Study estimates benefit to Niles from having depot at $5 million

Published 10:07 am Tuesday, February 23, 2010

By JOHN EBY
Dowagiac Daily News

Dowagiac’s historic train depot is garnering national notice, station host Ron Leatz reported to Dowagiac City Council Monday night.

Dec. 18 Amtrak illustrated its seasons greetings with five U.S. railroad stations, including Dowagiac’s.

“We went nationwide just before Christmas,” Leatz said.

Next, Leatz drew attention to the winter 2010 issue of The Michigan Passenger, a quarterly newspaper reporting passenger rail news since 1973 that is published by the Michigan Association of Railroad Passengers Inc. (MARP).

The dominant photo published with Editor J.R. Valderas’ Dowagiac-datelined report on the statewide celebration Oct. 21, 2009, of the 35th anniversary of the Blue Water shore-to-shore line shows the “crowded platform” for the arrival of the Chicago-to-Port Huron train.

“We had the largest turnout of any station on the Michigan line,” said Leatz, who organized the local commemoration with Vickie Phillipson, Chamber of Commerce and Downtown Development Authority program director.

The program included remarks by City Manager Kevin Anderson, The Museum at Southwestern Michigan College Director Steve Arseneau and Dowagiac Mayor Don Lyons, who presented a proclamation to Tim Hoeffner of the Michigan Department of Transportation.

On another page, the Workin’ on the Railroad color photo highlights milepost 177 in Dowagiac on Dec. 1, 2009.

Leatz belongs to MARP, which also publicized Dowagiac and Niles in its fall 2009 edition.

There was a story and color photo on Rosetta’s Cheetahs on the Run – “trackside sculpture leaps along Amtrak tracks” – racing Wolverine train 351.

Valderas wrote about the “remarkable odds” that the Niles Michigan Central station received a new larger historical marker to replace one from 1993 as part of Joseph Weiser’s Eagle Scout project through Troop 555 of Huntly Baptist Church.

Built in 1892, Niles’ depot is listed in the National Register of Historic Places and has starred in such movies as “Continental Divide,” “Midnight Run” and “Only the Lonely.”
Weiser spent two years raising $3,425 for the large informative marker installed Aug. 3 and dedicated Aug. 9,  2009, with the Boy Scout receiving a key to the city.

Each side tells a story.

Facing the parking lot is the story of the Richardsonian Romanesque-style depot itself. The Ohio sandstone was meant to impress passengers traveling to the 1893 Columbian Exposition. It replaced a ramshackle structure that the Niles Daily Star dissed as “the old cockroach repository.”

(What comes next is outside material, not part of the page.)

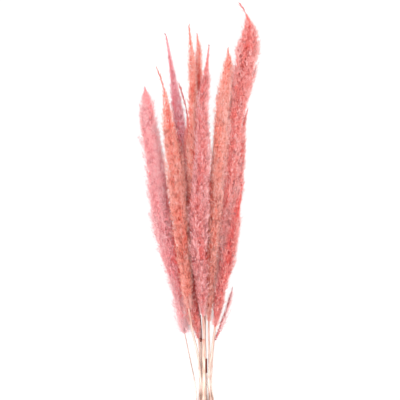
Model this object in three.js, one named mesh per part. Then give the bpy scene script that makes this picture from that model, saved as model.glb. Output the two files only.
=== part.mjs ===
// A bundle of dyed, dried pampas grass, lying down as it was cut and gathered.
// Millimetres. The stalks run along +Y from their cut ends to their tips, +X is across, +Z is up.

import * as THREE from 'three';

// ---- Driving dimensions ----

const BUNDLE_LENGTH = 760; // lowest cut end to highest tip
const BUNDLE_SPREAD = 222; // breadth over the loose hair, where the plumes fan out

const CULM_DIAMETER = 4.6; // an ordinary culm at its cut end
const THIN_CULM_DIAMETER = 2.2; // the weak culm of a small plume
const CULM_TAPER = 0.78; // a culm's width under its plume, over its width at the cut

const PLUME_BODY = 0.88; // width of a plume's dense body, over its width with the loose hair
const PLUME_FLATNESS = 0.76; // height over width of a plume pressed flat by its own weight

const SHEATH_THICKNESS = 0.9; // leaf sheath still wrapped round a culm

const LYING_CLEARANCE = 0.8; // air between stalks that lie on each other
const JOIN_GAP = 0.3; // between a culm and its own plume, sheath or side branch

const BEND_LENGTH = 56; // shortest stretch over which a stalk bends up or down
const TIP_HANG = 0.42; // height of a tip, over the highest place on its stalk

// ---- Fineness ----

const CULM_SIDES = 8;
const PLUME_SIDES = 10;
const CULM_RING_SPACING = 19;
const PLUME_RINGS = 21;
const GRID_STEPS = 240; // places along the bundle where heights are worked out

// ---- Colours and finishes of the dyed grass ----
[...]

Grounds featured a pond and gardens designed by German immigrant John Gipner, who presented roses grown at the station to women arriving in Niles.

The side facing the garden tended by the Niles Four Flags club, tells about Michigan Central Railroad and its Oct. 2, 1848, arrival to usher in “an era of prosperity.”

Freight operations had been transferred to Elkhart, Ind., in 1958.

Leatz also pointed out Chairman John DeLora’s column, “Stations benefit communities,” on a study done for Grand Valley State University which quantified that local towns receive by having an active train station.

The cities with the most service reap the most benefits.

The study looked at 22 Michigan stations along all three routes serving the state, which assisted Amtrak last year with $7.1 million to provide service on the Pere Marquette and Blue Water routes.

Amtrak spends $13.6 million in Michigan.

DeLora called Niles “a big winner,” with “nearly $5 million in benefits for a city of fairly modest size.”

Albion lost its Wolverine stop, Leatz said. “Their ridership wasn’t where it should have been, so now it goes right through town. The bad part about that is we had 3,000 people in 2008 get on the train here, and 2,500 in 2009. (Dowagiac) has the lowest activity of any station in Michigan. They would love to eliminate this stop to gain 15 minutes on the schedule. We have got to support Amtrak.”

The depot behind City Hall is open 8 a.m. to 10 p.m. and, on weekends and holidays, 10 a.m. to 10 p.m.

“Sunday we had eight people down there who sat in their car” because they didn’t realize the station was open.

“People are starting to realize what we have,” said Leatz, who touts the train as an easy way to travel to the Pokagon Band’s casino at Four Winds Resort in New Buffalo.
Leatz also announced he’s looking for a sponsor “to print some envelopes and put lights on the depot at Christmas time, from mid-November until New Year’s.

“Not at any cost to the city, but people would put a dollar, $5, $10, $20, whatever, in the envelope. The people would put lights on the station.”

Mayor Lyons thanked Leatz for “promoting Dowagiac through Amtrak.”